Objective
Repeat exactly, and only, the lines from the one that contains "const film = loft(rowHeights().map(filmRing));" through the one that contains "for node in", both ends included.

Raw data
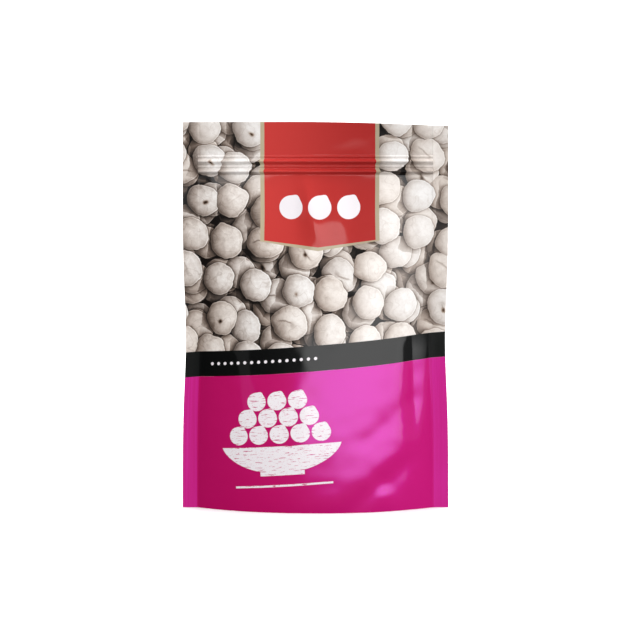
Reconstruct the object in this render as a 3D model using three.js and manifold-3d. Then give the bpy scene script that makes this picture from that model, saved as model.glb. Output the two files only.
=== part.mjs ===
// A stand-up zip pouch of roasted chickpeas, shut and full. Its front and back are printed film, welded
// together down both sides and flat above the zip, and its base is a gusset that folds up between them.
// The shut pack is one solid.
// Millimetres. X runs across the width, the front faces -Y and Z is up. The origin is the middle of the
// footprint, on the surface that the pouch stands on.
import * as THREE from "three";
import { mergeVertices } from "three/addons/utils/BufferGeometryUtils.js";
import Module from "manifold-3d";

const { lerp, smoothstep } = THREE.MathUtils;

// Outline of the film.
const HEIGHT = 233;
const BASE_HALF_WIDTH = 80;
const TOP_HALF_WIDTH = 79.4;
const WAIST = { height: 102, spread: 38, pinch: 1.9 }; // the filled belly draws the sides in
const TOP_CUT_DROP = 2.4; // the cut top edge falls away towards the right
const TOP_CUT_FROM = -10;

// Welds and film.
const SEAL_WIDTH = 9;
const SEAL_THICKNESS = 0.6;

// The filled body, as the distance of the film from the middle plane.
const BELLY_HALF_DEPTH = 25.5;
const BODY_TOP = 204; // the film is flat from here up
const BODY_TAPER = 1.2;
const BODY_ROUNDNESS = 2.35; // 2 makes the cross-section a parabola, and more makes it flatter
const BASE_TUCK = { depth: 1.4, height: 9 }; // the film turns in where the gusset holds it

// Soft folds of the front, each from one x and z to another. Those that are drawn in have a negative out.
const FRONT_FOLDS = [
  { from: [8.5, -9.5], to: [69, 42.2], out: -0.85, halfWidth: 3.2, softness: 3 },
  { from: [-12, -14.5], to: [72, 50], out: 0.65, halfWidth: 4.1, softness: 3 },
  { from: [20, -12.5], to: [46, 16.5], out: 0.85, halfWidth: 3.2, softness: 3 },
  { from: [20, 33], to: [66, 75], out: -0.3, halfWidth: 2.2, softness: 3 },
  { from: [58.8, 20], to: [60.8, 205], out: -0.95, halfWidth: 2.25, softness: 3 },
  { from: [-9, 206], to: [4.5, 153], out: 1.3, halfWidth: 7.5, softness: 0.1 },
  { from: [-13, 178], to: [22, 180.5], out: 1.9, halfWidth: 6, softness: 3 },
];
const FOLD_FADE = 0.3; // share of a fold's length over which it rises at each end

// The zip: two pairs of ribs across the pouch, from seal to seal.
const ZIP_RIBS = [
  { bottom: 201, crest: 203.4, top: 205, rise: 1.6 },
  { bottom: 205, crest: 206.1, top: 206.9, rise: 0.42 },
  { bottom: 206.9, crest: 209.4, top: 211, rise: 1.6 },
  { bottom: 211, crest: 212.2, top: 213, rise: 0.42 },
];
const ZIP_BOTTOM = 201;
const ZIP_TOP = 214;

// The flat top leans forwards a little and waves to and fro across the pouch.
const TOP_LEAN = 0.031;
const TOP_WAVE = { out: 0.7, length: 34, phase: 1.2, bottom: 150 };

// The gusset, seen from below: it is welded inside the skirt, rests on the ground in the middle and
// rises to a fold at each end.
const SKIRT_HEIGHT = 4;
const SKIRT_THICKNESS = 0.9;
const FOLD_HEIGHT = 38;
const FOLD_RISE = 2.6; // 1 would make the middle line rise straight to the fold, and more keeps it low
const PAD_SINK = 2.5; // how far the gusset would sag below the ground if the ground didn't hold it
const GUSSET_REACH = 0.955; // of the half width inside the seals
const GUSSET_BELOW = 4;

// Mesh fineness.
const COLUMNS_PER_SIDE = 18;
const ROW_STEP = 6.1;
const GUSSET_COLUMNS_PER_SIDE = 11;
const GUSSET_STEPS = [0.9, 0.75, 0.55, 0.3, 0.04]; // from the skirt in to the middle line

const FILM_COLOUR = 0xb8145f;

function halfWidth(z) {
  const pinch = WAIST.pinch * Math.exp(-(((z - WAIST.height) / WAIST.spread) ** 2));
  return lerp(BASE_HALF_WIDTH, TOP_HALF_WIDTH, z / HEIGHT) - pinch;
}

function bodyHalfWidth(z) {
  return halfWidth(z) - SEAL_WIDTH;
}

function bellyDepth(z) {
  const taper = Math.max(0, 1 - (z / BODY_TOP) ** 2) ** BODY_TAPER;
  return BELLY_HALF_DEPTH * taper - BASE_TUCK.depth * Math.exp(-z / BASE_TUCK.height);
}

// 1 down the middle of the pouch, falling to 0 at the seals.
function crossSection(x, z) {
  const across = Math.min(1, Math.abs(x) / bodyHalfWidth(z));
  return 1 - across ** BODY_ROUNDNESS;
}

// How far one fold moves the film out.
function foldRise(x, z, { from, to, out, halfWidth: spread, softness }) {
  const start = new THREE.Vector2(...from);
  const way = new THREE.Vector2(...to).sub(start);
  const place = new THREE.Vector2(x, z).sub(start);
  const along = place.dot(way) / way.lengthSq();
  const away = way.cross(place) / way.length() / spread;
  const shape = Math.exp(softness - Math.hypot(away, softness));
  return out * shape * smoothstep(along, 0, FOLD_FADE) * smoothstep(1 - along, 0, FOLD_FADE);
}

function frontFolds(x, z) {
  return FRONT_FOLDS.reduce((rise, fold) => rise + foldRise(x, z, fold), 0);
}

function zipRise(z) {
  return ZIP_RIBS.reduce((rise, { bottom, crest, top, rise: height }) => {
    const share = Math.min((z - bottom) / (crest - bottom), (top - z) / (top - crest));
    return rise + height * Math.max(0, share);
  }, 0);
}

// How far the front or back film stands off the middle plane. Only the front is folded.
function filmDepth(x, z, isFront) {
  const section = crossSection(x, z);
  const swell = Math.max(0, bellyDepth(z)) * section;
  const zip = section > 0 ? zipRise(z) : 0;
  const folds = isFront ? frontFolds(x, z) * Math.min(1, section * 3) : 0;
  return SEAL_THICKNESS / 2 + Math.max(0, swell + zip + folds);
}

// How far the flat top stands behind the middle plane.
function topSway(x, z) {
  const high = smoothstep(z, TOP_WAVE.bottom, HEIGHT);
  const wave = TOP_WAVE.out * Math.sin(x / TOP_WAVE.length + TOP_WAVE.phase) * high;
  return wave - TOP_LEAN * Math.max(0, z - ZIP_BOTTOM);
}

// The cut top edge isn't quite level, and takes the flat film above the zip with it.
function cutHeight(x, z) {
  const aside = Math.max(0, (x - TOP_CUT_FROM) / (TOP_HALF_WIDTH - TOP_CUT_FROM));
  const share = Math.max(0, (z - ZIP_TOP) / (HEIGHT - ZIP_TOP));
  return z - TOP_CUT_DROP * aside ** 1.6 * share;
}

// Places across the body from seal to seal, closer together towards the seals.
function places(perSide) {
  return Array.from({ length: 2 * perSide + 1 }, (_, i) =>
    Math.sin((Math.PI / 2) * (i / perSide - 1)),
  );
}

function rowHeights() {
  const rows = Math.round(ZIP_BOTTOM / ROW_STEP);
  const body = Array.from({ length: rows }, (_, i) => (i * ZIP_BOTTOM) / rows);
  const zip = ZIP_RIBS.flatMap(({ bottom, crest }) => [bottom, crest]);
  return [...body, ...zip, ZIP_RIBS.at(-1).top, ZIP_TOP, lerp(ZIP_TOP, HEIGHT, 0.5), HEIGHT];
}

// One level of a loft: the front's points from left to right and then the back's from right to left.
function ring(front, back) {
  return [...front, ...back.toReversed()];
}

function filmRing(z) {
  const inner = places(COLUMNS_PER_SIDE).map((share) => share * bodyHalfWidth(z));
  const across = [-halfWidth(z), ...inner, halfWidth(z)];
  const side = (isFront) =>
    across.map((x) => {
      const depth = filmDepth(x, z, isFront);
      return new THREE.Vector3(x, (isFront ? -depth : depth) + topSway(x, z), cutHeight(x, z));
    });
  return ring(side(true), side(false));
}

// A closed geometry through rings that go up or inwards, with a strip of quads across each end.
function loft(rings) {
  const count = rings[0].length;
  const index = [];
  const quad = (a, b, c, d) => index.push(a, b, c, a, c, d);
  for (let level = 0; level + 1 < rings.length; level++) {
    const low = level * count;
    for (let i = 0; i < count; i++) {
      const next = (i + 1) % count;
      quad(low + i, low + next, low + count + next, low + count + i);
    }
  }
  const top = (rings.length - 1) * count;
  for (let i = 0; i + 1 < count / 2; i++) {
    const across = count - 1 - i;
    quad(i, across, across - 1, i + 1);
    quad(top + i, top + i + 1, top + across - 1, top + across);
  }
  return new THREE.BufferGeometry().setFromPoints(rings.flat()).setIndex(index);
}

// The height at which the gusset leaves the front and back film.
function gussetSeam(share) {
  return lerp(SKIRT_HEIGHT, FOLD_HEIGHT, 1 - Math.sqrt(1 - share ** 2));
}

// The height of the gusset, from its middle line at 0 to the skirt at 1.
function gussetHeight(share, fromMiddle) {
  const middle = lerp(-PAD_SINK, FOLD_HEIGHT, Math.abs(share) ** FOLD_RISE);
  const sharpness = lerp(4, 1.3, smoothstep(Math.abs(share), 0.4, 1));
  return lerp(middle, gussetSeam(share), fromMiddle ** sharpness);
}

// The space under the gusset, which reaches a little below the ground so that the cut is clean.
function gussetSpace() {
  const shares = places(GUSSET_COLUMNS_PER_SIDE).map((share) => share * GUSSET_REACH);
  const level = (fromMiddle, filmHeight, heightAt) => {
    const side = (isFront) =>
      shares.map((share) => {
        const z = filmHeight(share);
        const x = share * bodyHalfWidth(z);
        const depth = fromMiddle * (filmDepth(x, z, isFront) - SKIRT_THICKNESS);
        return new THREE.Vector3(x, isFront ? -depth : depth, heightAt(share));
      });
    return ring(side(true), side(false));
  };
  return loft([
    level(1, () => 0, () => -GUSSET_BELOW),
    level(1, gussetSeam, gussetSeam),
    ...GUSSET_STEPS.map((step) => level(step, gussetSeam, (share) => gussetHeight(share, step))),
  ]);
}

const wasm = await Module();
wasm.setup();

function solid(geometry) {
  const merged = mergeVertices(geometry);
  return new wasm.Manifold(
    new wasm.Mesh({
      numProp: 3,
      vertProperties: merged.attributes.position.array,
      triVerts: new Uint32Array(merged.index.array),
    }),
  );
}

function geometryOf(made) {
  const { vertProperties, triVerts } = made.getMesh();
  const geometry = new THREE.BufferGeometry();
  geometry.setAttribute("position", new THREE.BufferAttribute(vertProperties, 3));
  geometry.setIndex(new THREE.BufferAttribute(triVerts, 1));
  geometry.computeVertexNormals();
  return geometry;
}

const film = loft(rowHeights().map(filmRing));
const pouch = new THREE.Mesh(
  geometryOf(solid(film).subtract(solid(gussetSpace()))),
  new THREE.MeshStandardMaterial({ color: FILM_COLOUR, roughness: 0.4, metalness: 0.1 }),
);
pouch.name = "pouch";

const pack = new THREE.Group();
pack.add(pouch);

export default pack;
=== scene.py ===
"""A stand-up pouch of roasted chickpeas: printed film front and back, a folded gusset and a studio.

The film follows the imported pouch: flat welds at the sides, a belly that the chickpeas push out, a
zip across the top and a gusset that stands on the ground. Lengths are in metres unless a name says
otherwise, X runs across the pouch, its front faces -Y and Z is up.
"""

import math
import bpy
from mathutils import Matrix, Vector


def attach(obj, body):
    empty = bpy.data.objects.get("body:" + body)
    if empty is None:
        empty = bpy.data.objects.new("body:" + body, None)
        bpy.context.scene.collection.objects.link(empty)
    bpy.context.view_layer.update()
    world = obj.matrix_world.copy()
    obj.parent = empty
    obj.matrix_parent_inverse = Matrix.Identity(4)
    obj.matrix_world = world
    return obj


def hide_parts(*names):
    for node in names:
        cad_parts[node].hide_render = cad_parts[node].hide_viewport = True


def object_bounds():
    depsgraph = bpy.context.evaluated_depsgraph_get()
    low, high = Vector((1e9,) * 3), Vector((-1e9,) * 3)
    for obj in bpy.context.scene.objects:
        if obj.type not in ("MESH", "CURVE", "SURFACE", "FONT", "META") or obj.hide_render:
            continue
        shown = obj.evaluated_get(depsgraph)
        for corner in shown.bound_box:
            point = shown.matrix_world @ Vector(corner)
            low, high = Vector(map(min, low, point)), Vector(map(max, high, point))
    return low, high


bl_info = {
    "name": "Chickpea Pouch",
    "version": (1, 0, 0),
    "blender": (4, 5, 0),
    "location": "View3D > Sidebar > Pouch",
    "description": "Makes a filled stand-up pouch of printed film and the studio that it stands in",
    "category": "Add Mesh",
}

import bpy
import numpy as np
from bpy.props import FloatProperty, FloatVectorProperty, PointerProperty
from mathutils import Vector, noise

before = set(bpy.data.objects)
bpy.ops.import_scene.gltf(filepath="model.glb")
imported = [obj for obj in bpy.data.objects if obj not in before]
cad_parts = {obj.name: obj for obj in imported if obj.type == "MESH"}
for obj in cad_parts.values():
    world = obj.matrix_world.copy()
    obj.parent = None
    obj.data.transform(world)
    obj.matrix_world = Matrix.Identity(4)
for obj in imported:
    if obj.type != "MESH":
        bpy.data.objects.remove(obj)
CAD_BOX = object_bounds()
NODE = "pouch"
BODY = "root"

MM = 0.001

# ---------------------------------------------------------------------------------------------
# The form of the pouch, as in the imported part
# ---------------------------------------------------------------------------------------------

HEIGHT = CAD_BOX[1].z
BASE_HALF_WIDTH = CAD_BOX[1].x
TOP_HALF_WIDTH = 79.4 * MM
WAIST_HEIGHT, WAIST_SPREAD, WAIST_PINCH = 102 * MM, 38 * MM, 1.9 * MM
TOP_CUT_DROP, TOP_CUT_FROM, TOP_CUT_BEND = 2.4 * MM, -10 * MM, 1.6
SEAL_WIDTH = 9 * MM

BELLY_HALF_DEPTH = 25.2 * MM
BODY_TOP, BODY_TAPER, BODY_ROUNDNESS = 204 * MM, 1.2, 2.35
BASE_TUCK_DEPTH, BASE_TUCK_HEIGHT = 1.4 * MM, 9 * MM

# Each zip rib: where it begins, where it stands out most, where it ends and how far it stands out.
ZIP_RIBS = (
    (201.0 * MM, 203.4 * MM, 205.0 * MM, 1.6 * MM),
    (205.0 * MM, 206.1 * MM, 206.9 * MM, 0.42 * MM),
    (206.9 * MM, 209.4 * MM, 211.0 * MM, 1.6 * MM),
    (211.0 * MM, 212.2 * MM, 213.0 * MM, 0.42 * MM),
)
ZIP_BOTTOM, ZIP_TOP = 201 * MM, 214 * MM

SKIRT_HEIGHT = 4 * MM
FOLD_HEIGHT, FOLD_RISE = 38 * MM, 2.6
PAD_SINK = 2.5 * MM

TOP_LEAN = 0.031  # how far the flat top leans forwards for each unit that it rises
TOP_WAVE, TOP_WAVE_LENGTH, TOP_WAVE_PHASE, TOP_WAVE_BOTTOM = 0.7 * MM, 34 * MM, 1.2, 150 * MM
WELD_WAVE, WELD_WAVE_LENGTH, WELD_WAVE_FROM, WELD_WAVE_BOTTOM = 0.25 * MM, 26 * MM, 60 * MM, 30 * MM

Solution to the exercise
const film = loft(rowHeights().map(filmRing));
const pouch = new THREE.Mesh(
  geometryOf(solid(film).subtract(solid(gussetSpace()))),
  new THREE.MeshStandardMaterial({ color: FILM_COLOUR, roughness: 0.4, metalness: 0.1 }),
);
pouch.name = "pouch";

const pack = new THREE.Group();
pack.add(pouch);

export default pack;
=== scene.py ===
"""A stand-up pouch of roasted chickpeas: printed film front and back, a folded gusset and a studio.

The film follows the imported pouch: flat welds at the sides, a belly that the chickpeas push out, a
zip across the top and a gusset that stands on the ground. Lengths are in metres unless a name says
otherwise, X runs across the pouch, its front faces -Y and Z is up.
"""

import math
import bpy
from mathutils import Matrix, Vector


def attach(obj, body):
    empty = bpy.data.objects.get("body:" + body)
    if empty is None:
        empty = bpy.data.objects.new("body:" + body, None)
        bpy.context.scene.collection.objects.link(empty)
    bpy.context.view_layer.update()
    world = obj.matrix_world.copy()
    obj.parent = empty
    obj.matrix_parent_inverse = Matrix.Identity(4)
    obj.matrix_world = world
    return obj


def hide_parts(*names):
    for node in names:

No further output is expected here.